Si le constructeur italien n'est pas en mesure de se séparer aujourd'hui de certaines branches d'activité, de certains sites ou de certains clients ; sera-t-il capable demain de respecter ses engagements à maintenir l'activité du site de Saint-Nazaire, même si cela impliquait de réduire son activité en Italie ? Le changement de conjoncture économique aurait-il remis en cause le projet d'expansion du groupe ?

D'ailleurs, l'accord de cession de février 2018 a déjà dû être prolongé trois fois par l'État français. Prenant initialement fin au 30 juin 2019, il a bénéficié d'une extension de six mois jusqu'au 31 décembre 2019, puis d'une seconde jusqu'au 30 juin 2020. La dernière prolongation a à nouveau étendu ce délai, de quatre mois cette fois, jusqu'au 31 octobre 2020, témoignant de l'enlisement du dossier au niveau européen et de la volonté du Gouvernement de le faire aboutir à tout prix.

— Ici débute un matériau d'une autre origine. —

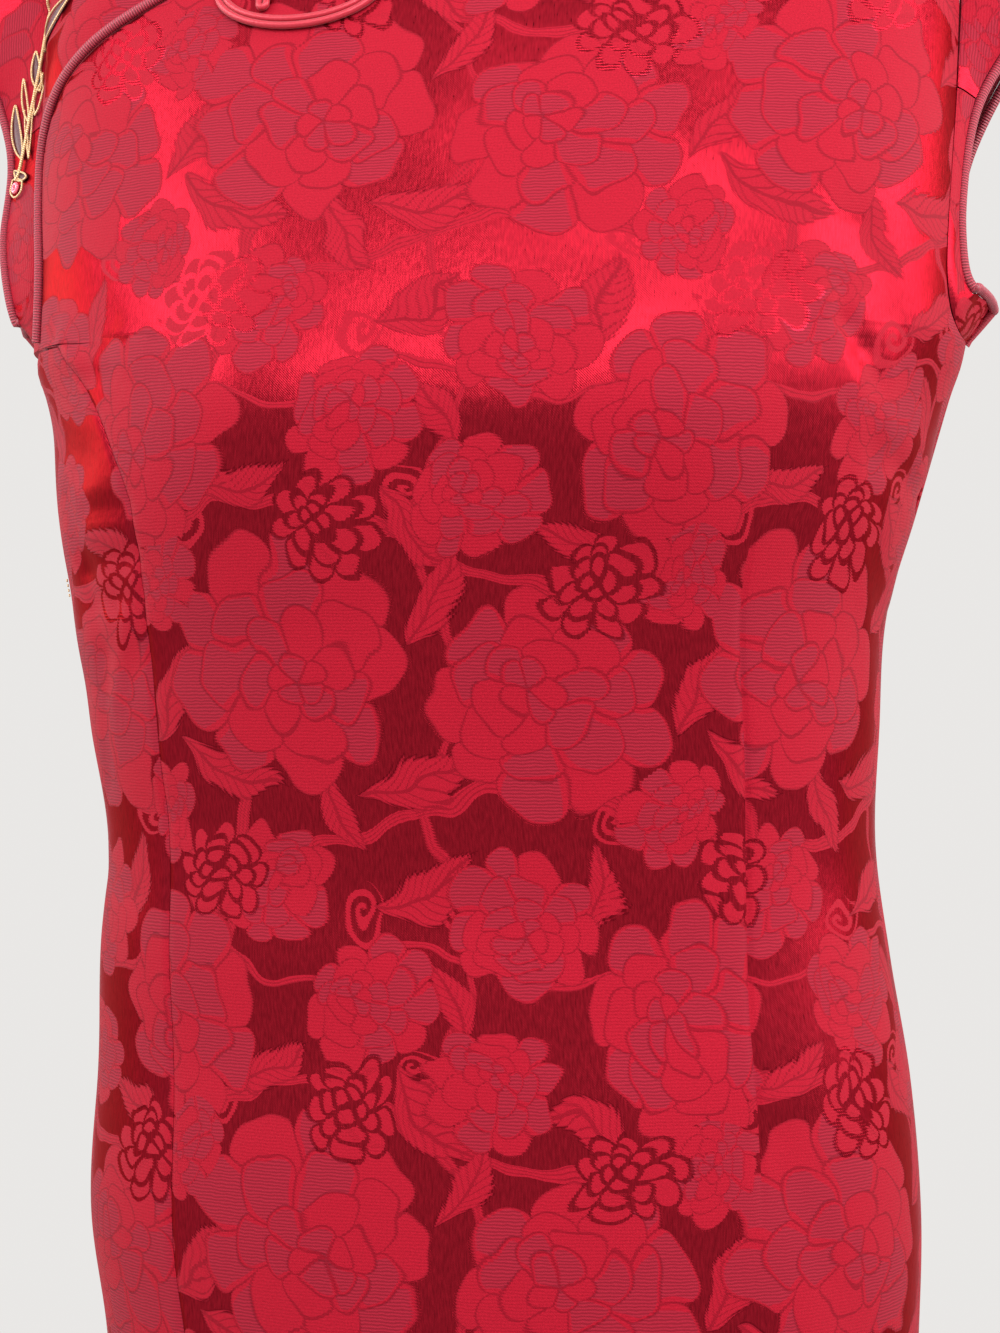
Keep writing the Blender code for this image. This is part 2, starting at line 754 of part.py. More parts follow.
def collar_base():
    """Columns of the collar: point on the neck edge, outward direction and height."""
    corners = neck_corners()
    lengths = [0.0]
    for before, after in zip(corners, corners[1:]):
        lengths.append(lengths[-1] + (after - before).length)
    girth = lengths[-1]

    def edge_at(s):
        index = max(k for k in range(len(lengths) - 1) if lengths[k] <= max(s, 0.0))
        share = (s - lengths[index]) / (lengths[index + 1] - lengths[index])
        return corners[index].lerp(corners[index + 1], min(max(share, 0.0), 1.0)), index

    first = COLLAR_FRONT_GAP / 2
    extra = [first + COLLAR_CORNER * share for share in (0.0, 0.08, 0.25, 0.5, 0.75, 1.0)]
    places = [s for s in lengths if first + 0.001 < s < girth - first - 0.001]
    places += extra + [girth - s for s in extra]
    columns = []
    for s in sorted(places):
        point, index = edge_at(s)
        low = corners[max(index - 1, 0)]
        high = corners[min(index + 2, len(corners) - 1)]
        tangent = high - low
        out = Vector((tangent.y, -tangent.x, 0.0)).normalized()
        short = COLLAR_CORNER - min(min(s, girth - s) - first, COLLAR_CORNER)
        round_part = math.sqrt(max(COLLAR_CORNER**2 - short**2, 0.0))
        reach = min(COLLAR_EASE, s, girth - s)
        around = [edge_at(s + reach * k / 6)[0].z for k in range(-6, 7)]
        level = sum(around) / len(around) - point.z
        columns.append((point, out, COLLAR_HEIGHT - COLLAR_CORNER + round_part + level))
    return columns


def collar_face(column, rise):
    """Outer face of the stand collar above a column's base."""
    point, out, _ = column
    seat = point - out * COLLAR_SEAT + Vector((0.0, 0.0, COLLAR_SEAT + rise))
    return seat - out * (COLLAR_LEAN * rise / COLLAR_HEIGHT)


def build_collar(material):
    """Stand collar, open at the centre front."""
    columns = collar_base()
    rows = []
    for i in range(COLLAR_RISES + 1):
        shares = [(column, column[2] * i / COLLAR_RISES) for column in columns]
        row = [(collar_face(column, rise), column[1], 0.0) for column, rise in shares]
        rows.append(row)
    wall("collar", rows, material)


def build_collar_piping(material):
    """Piping up one front end of the collar, along its top and down the other end."""
    columns = collar_base()
    reach = SEAM_GAP + PIPING_RADIUS
    inward = WALL / 2
    low_share = 0.10
    points = []
    for order, end, neighbour in ((1, 0, 1), (-1, -1, -2)):
        toward = columns[end][0] - columns[neighbour][0]
        along = Vector((toward.x, toward.y, 0.0)).normalized()
        sides = []
        for share in (low_share, 0.55, 0.96):
            here = collar_face(columns[end], columns[end][2] * share)
            sides.append(here + along * reach - columns[end][1] * inward)
        if order > 0:
            points += sides
            for k in range(1, len(columns) - 1):
                before = collar_face(columns[k - 1], columns[k - 1][2])
                after = collar_face(columns[k + 1], columns[k + 1][2])
                here = collar_face(columns[k], columns[k][2])
                away = columns[k][1].cross(after - before).normalized()
                points.append(here + away * reach - columns[k][1] * inward)
        else:
            points += sides[::-1]
    tube("collar_piping", points, PIPING_RADIUS, material)


def build_opening_piping(material):
    """Piping of the curved opening, from the underarm to the collar."""
    reach = EDGE_GAP + PIPING_RADIUS
    path = opening_path()
    shares = [j / CHEST_LEVELS / OPENING_SPLIT / 2 for j in range(1, 2 * CHEST_LEVELS)]
    points = []
    for share in [s for s in shares if s < PIPING_END]:
        x, t = smooth_path(path, share)
        xa, ta = smooth_path(path, share - 0.01)
        xb, tb = smooth_path(path, share + 0.01)
        normal = chest_normal(-1, x, t)
        tangent = chest_point(-1, xb, tb) - chest_point(-1, xa, ta)
        away = normal.cross(tangent).normalized()
        points.append(chest_point(-1, x, t) + away * reach + normal * PIPING_LIFT)
    tube("opening_piping", points, PIPING_RADIUS, material)


def build_sleeve_piping(name, sign, material):
    """Piping right round the edge of the cap and the armhole band."""
    steps = 2 * CHEST_LEVELS
    edge = [strip_point(sign, k / steps, 1.0) for k in range(steps)]
    points = []
    for k, (hem, face) in enumerate(edge):
        here = hem - face * (WALL / 2)
        sides = []
        for before, after in ((edge[k - 1], edge[k]), (edge[k], edge[(k + 1) % steps])):
            middle_face = before[1] + after[1]
            sides.append((after[0] - before[0]).cross(middle_face).normalized() * sign)
        away = (sides[0] + sides[1]).normalized()
        points.append(here + away * (SLEEVE_PIPING_REACH / max(away.dot(sides[0]), 0.6)))
    tube(name, points, PIPING_RADIUS, material, closed=True)


def chest_front(x, z):
    """Point and normal of the overlap front at a place of the front view above the underarm."""
    t = chest_share(x, z)
    return chest_point(-1, x, t), chest_normal(-1, x, t)


def hairpin(start, end, gap, steps):
    """Flat U from start to end and back, as pairs in the plane of the cloth."""
    along_x = end[0] - start[0]
    along_z = end[1] - start[1]
    length = math.hypot(along_x, along_z)
    ux = along_x / length
    uz = along_z / length
    half = gap / 2
    places = [(mix(0.0, length - half, k / steps), half) for k in range(steps)]
    for k in range(5):
        angle = math.radians(90.0 - 45.0 * k)
        places.append((length - half + half * math.cos(angle), half * math.sin(angle)))
    places += [(mix(length - half, 0.0, (k + 1) / steps), -half) for k in range(steps)]
    return [(start[0] + ux * a - uz * b, start[1] + uz * a + ux * b) for a, b in places]


def frog_place(step):
    """Place of the front view at a step from the middle of the chest frog's ring."""
    return (FROG_X + step[0], FROG_Z + step[1])


def build_chest_frog(satin):
    """Satin-tube frog: an oval ring with an inner stem, its mate above the opening, and a knot."""
    lift = FROG_RADIUS + SEAM_GAP
    points = []
    for k in range(FROG_RING_STEPS + 1):
        turned = FROG_RING_TURN * k / FROG_RING_STEPS
        angle = math.radians(FROG_RING_START + turned)
        inward = FROG_RING_PITCH * turned / 360.0
        tall = (FROG_RING_TALL - inward) * math.sin(angle)
        wide = (FROG_RING_HALF - inward) * math.cos(angle)
        point, normal = chest_front(FROG_X + wide + FROG_RING_LEAN * max(tall, 0.0), FROG_Z + tall)
        points.append(point + normal * lift)
    tube("frog_chest_ring", points, FROG_RADIUS, satin)
    points = []
    for x, z in hairpin(frog_place(STEM_TOP), frog_place(STEM_LOW), FROG_RING_PITCH, 4):
        point, normal = chest_front(x, z)
        points.append(point + normal * lift)
    tube("frog_chest_stem", points, FROG_RADIUS, satin)
    points = []
    for x, z in hairpin(frog_place(MATE_START), frog_place(MATE_END), FROG_PITCH, 5):
        point, normal = chest_front(x, z)
        points.append(point + normal * (lift - under_inset(x, chest_share(x, z))))
    tube("frog_chest_mate", points, FROG_RADIUS, satin)
    point, normal = chest_front(FROG_X, FROG_Z + KNOT_RISE)
    knot("frog_chest_knot", point + normal * KNOT_LIFT, satin)


def build_collar_frog(satin):
    """Straight frog that closes the collar: a bar on each side and a knot over the gap."""
    columns = collar_base()
    lift = FROG_RADIUS + SEAM_GAP
    for word, part in (("left", columns), ("right", columns[::-1])):
        bar = part[1:COLLAR_BAR_COLUMNS]
        low = [collar_face(c, COLLAR_BAR_RISE) + c[1] * lift for c in bar]
        high = [collar_face(c, COLLAR_BAR_RISE + FROG_PITCH) + c[1] * lift for c in bar]
        turn = (low[-1] + high[-1]) / 2 + (low[-1] - low[-2]).normalized() * (FROG_PITCH / 2)
        tube("frog_collar_bar_" + word, low + [turn] + high[::-1], FROG_RADIUS, satin)
    middle = (columns[0][0] + columns[-1][0]) / 2
    rise = COLLAR_BAR_RISE + FROG_PITCH / 2 + COLLAR_SEAT
    knot("frog_collar_knot", middle + Vector((0.0, -COLLAR_KNOT_LIFT, rise)), satin)


def knot(name, place, material):
    """Ball of a knotted satin button."""
    bpy.ops.mesh.primitive_uv_sphere_add(
        segments=12, ring_count=8, radius=KNOT_RADIUS, location=place
    )
    ball = bpy.context.active_object
    ball.name = name
    ball.data.name = name
    ball.data.materials.append(material)
    ball.data.shade_smooth()


def main():
    clear_scene()
    brocade = cloth_material("brocade", BROCADE, BROCADE_ROUGHNESS)
    piping = cloth_material("corded_satin", PIPING, PIPING_ROUGHNESS)
    satin = cloth_material("satin_tube", SATIN, SATIN_ROUGHNESS)
    build_front_main(brocade)
    build_front_side_right(brocade)
    build_front_under(brocade)
    build_back(brocade)
    build_collar(brocade)
    build_collar_piping(piping)
    build_opening_piping(piping)
    for sign, word in ((1, "left"), (-1, "right")):
        build_strip("cap_" + word, sign, CAP_FROM, CAP_TO, CAP_STEPS, brocade)
        build_strip("armhole_band_" + word, sign, CAP_TO - 1.0, CAP_FROM, BAND_STEPS, brocade)
        build_sleeve_piping("sleeve_piping_" + word, sign, piping)
    build_chest_frog(satin)
    build_collar_frog(satin)


main()
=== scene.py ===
import math

import bmesh
import bpy
import numpy as np
from mathutils import Matrix, Vector
from mathutils.bvhtree import BVHTree


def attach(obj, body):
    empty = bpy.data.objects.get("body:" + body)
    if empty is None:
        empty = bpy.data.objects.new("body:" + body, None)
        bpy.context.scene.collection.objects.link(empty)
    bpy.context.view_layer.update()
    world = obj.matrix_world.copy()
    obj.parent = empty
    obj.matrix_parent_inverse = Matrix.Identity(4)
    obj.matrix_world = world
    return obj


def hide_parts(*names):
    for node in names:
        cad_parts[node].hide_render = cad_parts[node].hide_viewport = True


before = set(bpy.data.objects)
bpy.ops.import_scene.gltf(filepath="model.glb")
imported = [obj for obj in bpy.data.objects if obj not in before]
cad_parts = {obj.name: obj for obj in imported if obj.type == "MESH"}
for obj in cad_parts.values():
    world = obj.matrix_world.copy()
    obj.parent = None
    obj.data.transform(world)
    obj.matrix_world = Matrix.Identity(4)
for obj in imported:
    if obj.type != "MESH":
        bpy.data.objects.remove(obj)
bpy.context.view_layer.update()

print("frame loaded:", len(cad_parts), "pieces")


# All sizes in metres: X is the wearer's left, -Y the front, Z up, 0 level with the side of the neck.
form = {
    "underarm": -0.238,
    "hem": -1.020,
    "slitTop": -0.800,
    "slitSpread": 0.004,
    "neckHalf": 0.066,
    "shoulderHalf": 0.1890,
    "shoulderSlope": 0.40,
    "shoulderBack": 0.010,
    "frontNeck": 0.650,
    "backNeck": 0.840,
    "seamGap": 0.0003,
    "frontPower": 2.35,
    "backPower": 2.30,
    "chestPower": 2.2,
    "chestLean": 0.50,
    "backTopPower": 2.8,
    "backLean": 0.30,
    "bust": (0.085, -0.272, 0.050, 0.007),      # x, z, spread, rise
    "openingEnd": -0.256,
    "seamTop": -0.2395,
    "openingSplit": 0.68,
    "underlap": 0.035,
    "underStep": 0.0028,
    "riseTaken": 0.08,        # how far out the rise of the cloth over the shoulder is measured
}
# height, half width, front depth, back depth, sway to the wearer's left
sections = np.array([
    (-1.0200, 0.1590, 0.0940, 0.0940, 0.0050),
    (-0.9100, 0.1610, 0.0970, 0.0970, 0.0050),
    (-0.8000, 0.1635, 0.1010, 0.1010, 0.0050),
    (-0.7200, 0.1645, 0.1040, 0.1050, 0.0060),
    (-0.6400, 0.1650, 0.1060, 0.1070, 0.0065),
    (-0.5850, 0.1693, 0.1060, 0.1040, 0.0034),
    (-0.5300, 0.1660, 0.1035, 0.0950, 0.0025),
    (-0.4800, 0.1613, 0.1000, 0.0850, -0.0010),
    (-0.4350, 0.1568, 0.0985, 0.0805, -0.0022),
    (-0.3900, 0.1612, 0.1020, 0.0830, -0.0050),
    (-0.3450, 0.1660, 0.1090, 0.0880, -0.0070),
    (-0.3050, 0.1745, 0.1160, 0.0920, -0.0040),
    (-0.2720, 0.1806, 0.1185, 0.0945, -0.0007),
    (-0.2570, 0.1843, 0.1174, 0.0954, 0.0000),
    (-0.2460, 0.1882, 0.1156, 0.0959, 0.0000),
    (-0.2380, 0.1900, 0.1140, 0.0960, 0.0000),
])
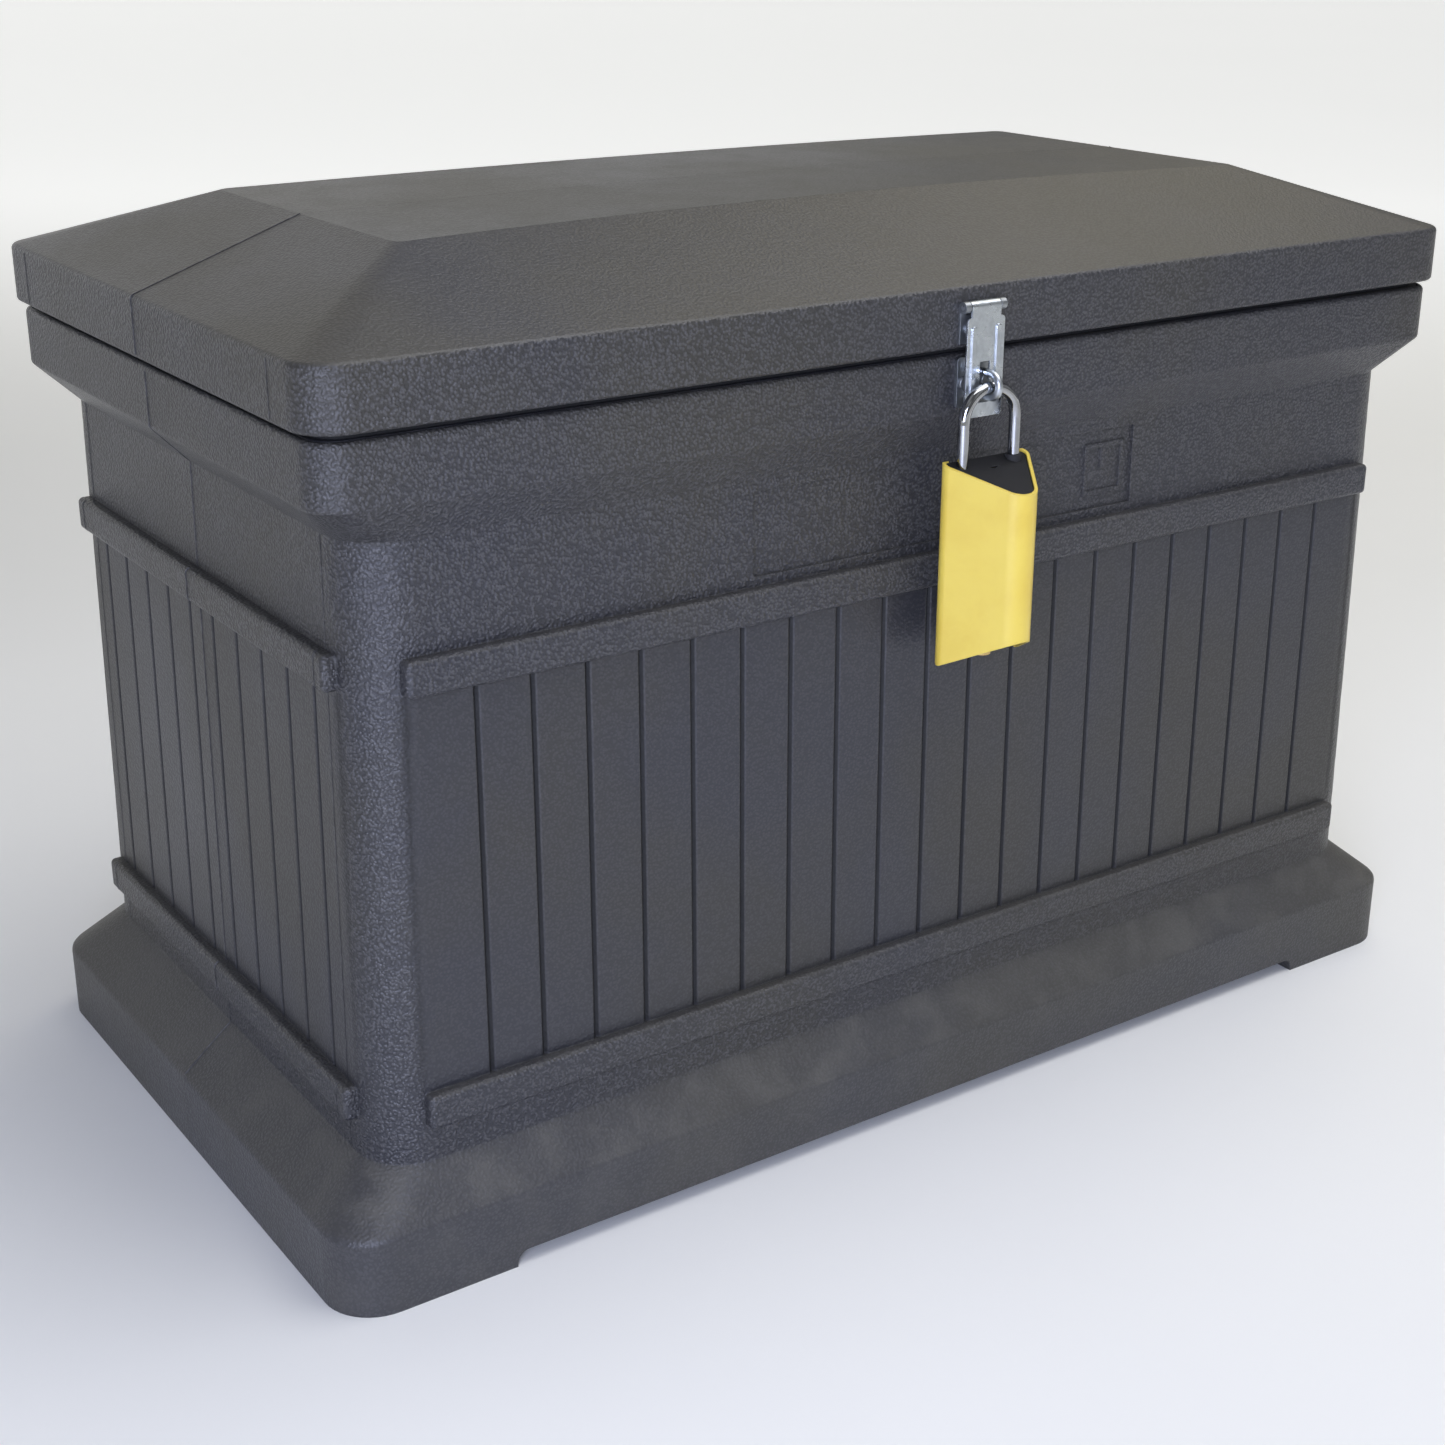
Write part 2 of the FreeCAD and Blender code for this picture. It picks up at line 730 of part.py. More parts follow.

En tout état de cause, la réticence du groupe italien à transmettre à la Commission européenne les informations requises et les prolongations successives de l'accord de cession témoignent des hésitations qui entourent le projet de rachat. Inabouti, le rachat des Chantiers de l'Atlantique par Fincantieri pourrait en réalité être déjà dépassé.